5Rhythms explores three levels of relationship, beginning with attention and curiosity with our own dance, with what we are feeling, and with what is moving in and through us. Once we are able to be present with ourselves, we begin to explore relationship with another, staying connected to our own journey yet extending our attention to include the movement, expression, and shapes of another. In this partnership your dance is witnessed and mirrored back to you without demands or expectations. This level of relationship supports our sense of self and belonging in the world. Extending our attention further, we give attention to all the bodies present. Dancing together we learn how to tolerate, benefit from, and contribute to community. This cultivates our relationship with the circle, the community, the tribe, which can energize and support us, serving as a resource in our life journey.
We get better at what we practice. Our spiritual practice is how we live, day to day. Returning, again and again to a practice that cultivates conscious movement and breath, offers us space to process emotions, and helps us tap into our creative intuitive mind, helps us become more embodied, present, and compassionate with ourselves and others.
Although I have offered addiction treatment as a licensed acupuncturist for 25 years, 5Rhythms has given me another way to support adults in recovery. As a volunteer, I offer 5Rhythms as a therapeutic tool as part of an addiction recovery program for both men and women in Maui.

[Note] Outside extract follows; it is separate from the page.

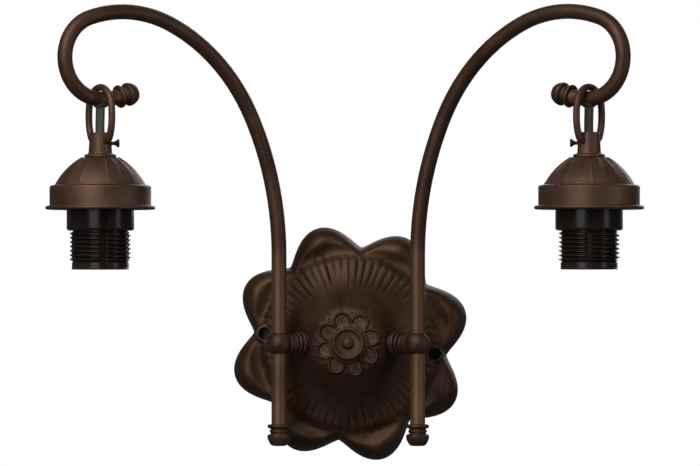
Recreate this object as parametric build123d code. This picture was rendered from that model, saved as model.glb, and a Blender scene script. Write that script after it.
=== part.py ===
from build123d import *
import math
import os

# Two-light wall sconce in millimetres. The origin is the middle of the backplate's back
# edge, on the wall plane. The front faces -Y and up is +Z. The right half is modelled and
# the left half is its mirror image.

# Running and seating clearances
running_clearance = 0.05
seat_clearance = 0.05
hanging_clearance = 0.3
cut_overrun = 1.0

# Backplate: an eight-petal cast flower with a bell-shaped middle
petal_count = 8
petal_turn = 15.7
plate_tip_r = 76.2
plate_valley_r = 61.5
plate_wall = 2.5
plate_rim_h = 2.0
plate_rim_wall = 3.0
bell_top_h = 42.0
bell_flat_r = 18.0
bell_foot_r = 48.0
bell_foot_h = 17.5
plate_hole_r = 4.0
plate_hole_circle_r = 54.5
plate_hole_turn = -6.8

# Outline of the bell: share of the way out to its foot, share of the height above the foot
bell_shares = ((0.16, 0.90), (0.35, 0.62), (0.55, 0.34), (0.78, 0.12))
# Outline of a petal: share of the way from foot to rim, share of the foot's height
petal_crown_shares = ((0.25, 0.62), (0.45, 0.70), (0.64, 0.80), (0.86, 0.56))
petal_valley_shares = ((0.22, 0.95), (0.45, 0.86), (0.68, 0.72), (0.88, 0.44))
# Stations of the loft across half a petal, as shares of its half angle
petal_station_shares = (-1.0, -0.78, -0.42, 0.0, 0.42, 0.78, 1.0)
petal_blend_power = 1.6

# Rosette in front of the bell
rosette_r = 20.5
rosette_petal_r = 5.6
rosette_hub_r = 13.0
rosette_h = 4.0
rosette_dish_depth = 1.6
rosette_dish_r = 4.2
rosette_sepal_r = 2.4
rosette_sepal_h = 2.6

# Knob that draws the plate to the wall
knob_r = 10.75
knob_rim = 2.8
knob_disc_h = 5.0
knob_dish_depth = 1.5
knob_button_r = 4.0
knob_button_h = 2.6
knob_hub_r = 7.5
knob_hub_h = 2.0

# Threaded tube of the fitting, called a nipple in the trade
nipple_r = 4.85
nipple_bore_r = 3.6
nipple_nut_flat = 14.3
nipple_nut_h = 4.0
knob_grip = 4.6

# Steel strap behind the plate
strap_length = 98.0
strap_width = 20.0
strap_thickness = 2.4
strap_slot_inner = 69.85
strap_slot_outer = 88.9
strap_slot_r = 2.4
ground_screw_r = 2.4
ground_screw_head_r = 4.4
ground_screw_head_h = 2.6
ground_screw_offset = 18.0

# Arm of bent tube
tube_r = 4.7625
tube_wall = 0.9
arm_end_z = -51.0
crook_start_z = 56.0
crook_radii = (193.0, 123.0, 84.0, 26.0, 57.0)
crook_turns = (27.0, 39.0, 42.0, 162.0, 13.0)
arcs_count_to_low_point = 4
crook_angle = 35.0
wire_hole_r = 2.8

# Turned finial on each end of the tube
finial_ring_r = 7.5
finial_ring_h = 2.5
finial_neck_r = 5.5
finial_neck_h = 3.8
finial_button_r = 7.35
finial_button_h = 7.5
finial_flat_r = 4.2
finial_lip_share = 0.35
finial_plug_h = 3.0

# Ball that the arm passes through, and the flared coupling between ball and plate
ball_r = 8.0
ball_neck_r = 6.0
ball_neck_reach = 9.6
coupling_angle = 35.0
coupling_stand = 18.0
coupling_sink = 4.0
coupling_seat_out_share = 0.3685
coupling_seat_up_share = 0.5786
coupling_step_lengths = (1.8, 1.0, 2.0, 1.2)
coupling_step_radii = (6.4, 5.4, 7.2, 6.2, 8.0)
arm_nipple_gap = 1.6
arm_nipple_proud = 1.4
arm_nut_gap = 0.2

# Grommet where the cord leaves the tube
grommet_r = 4.0
grommet_stem_r = 3.35
grommet_bore_r = 3.0
grommet_lip = 0.6

# Oval link that hangs on the crook
link_wire_r = 2.2
link_height = 33.4
link_pin_reach = 6.9
link_corner_r = 4.5
link_corner_turn = 65.0
link_side_r = 28.0
link_shoulder_r = 30.0
link_shoulder_turn = 12.0

# Flat two-conductor cord
cord_width = 5.8
cord_thickness = 3.0
cord_end_drop = 1.0

# Collar at the top of the lamp holder
collar_top_r = 6.75
collar_foot_r = 7.4
collar_rise = 5.3
collar_drop = 7.8
collar_flange_r = 10.0
collar_flange_h = 2.5
collar_bore_r = 4.6
collar_thread_rise = 3.4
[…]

It opens new neural pathways in their brain and gives them a direct somatic experience of wholeness. Within 10-15 minutes of music and movement, self-consciousness and judgment give way to breath, expression, discovery, play and unity. The men are moving, sweating and praying with their muscles and bones, their hearts and tattoos. The women slowly shed their masks. Before long they are present for themselves and each other, and are visibly more loving and relaxed. Comments from participants include: "I was able to let out energy....in a constructive way," "A natural high," "Exhilarating," "I had forgotten how much I need to dance!," and "It was freeing and centering."
Ursula Platte, Clinical Supervisor for the Residential program and Licensed Crisis Shelter, wrote: "Adding an experiential class of that matter to the daily curriculum is essential as it provides a direct experience of body, mind and soul and an opportunity to process these experiences."